Column: Have TV shows switched on to disabled representation?
By Adam Humphreys
Could positive representation of disability on TV be on the up? It’s certainly starting to look that way.
Over the past couple of years there has been an increase of various characters with various disabilities on some of our much-loved TV programmes, and as a person living with a disability myself, that can only be a good thing.
For example, in the hit TV series ‘Game of Thrones’, Tyrion Lannister, played by Peter Dinklage and Liz Carr who plays Clarissa Mullery in ‘Silent Witness’. Peter was born with achondroplasia which is a form of dwarfism, yet in the programme he plays a character who commands much respect, has vast military knowledge and is a great negotiator. On the pathologist TV series, ‘Silent Witness’ actress and activist Liz Carr, who plays Larissa, suffers from the condition called Arthrogryposis. Now in the programme she plays a character of great intelligence, wit, humour and is a caring person.
If you’ve been watching the medical soap drama that is ‘Holby City’ for the past few years they have had a recurring character called Jason who’s played by Jules Robertson. In the medical series Jason has a learning disability called Asperger Syndrome which is a mild form of Autism.
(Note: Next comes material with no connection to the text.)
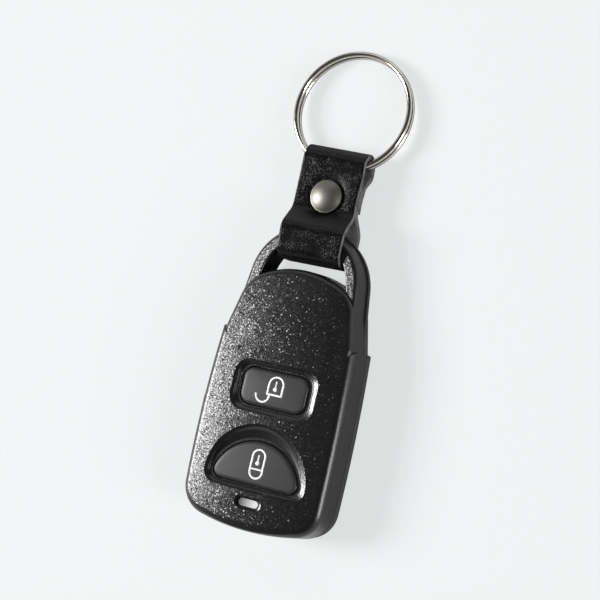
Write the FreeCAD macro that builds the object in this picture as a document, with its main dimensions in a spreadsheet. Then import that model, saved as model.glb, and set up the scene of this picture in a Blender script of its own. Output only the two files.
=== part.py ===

Over in the teen soap ‘Hollyoaks’ viewers were introduced to a young female character called Brooke Hathaway played by Talia Grant. Introduced only a year ago she is the second Autistic character that they’ve had on the show, behind Spencer who appeared in the show from 2008 to 2010.
Now what is quite extraordinary about both of these characters is that they are both played by people who have the exact same disabilities as the characters who play them. Whilst they have been on the show viewers have got to know them, taken to them and actually see them as regular everyday people.
As a person who was diagnosed around my pre-teens, I never had any disability role models to either look up to or aspire to. No representation anywhere. It took me a while to realise that I was as normal as my peers. Growing up in the late 90’s going into the early 00’s disability was very much something that was either not spoken about on a regular basis or at all. This has led to negative connotations of people growing up with disabilities as many people have been taught to ignore them or not view them as equals in society. I know I’m not painting a fully positive picture of the problem but when you’ve grown up knowing much negativity it can be hard at times to see the positives.
I, for one, hope that we continue to see positive representations in society that’ll lead to better attitudes.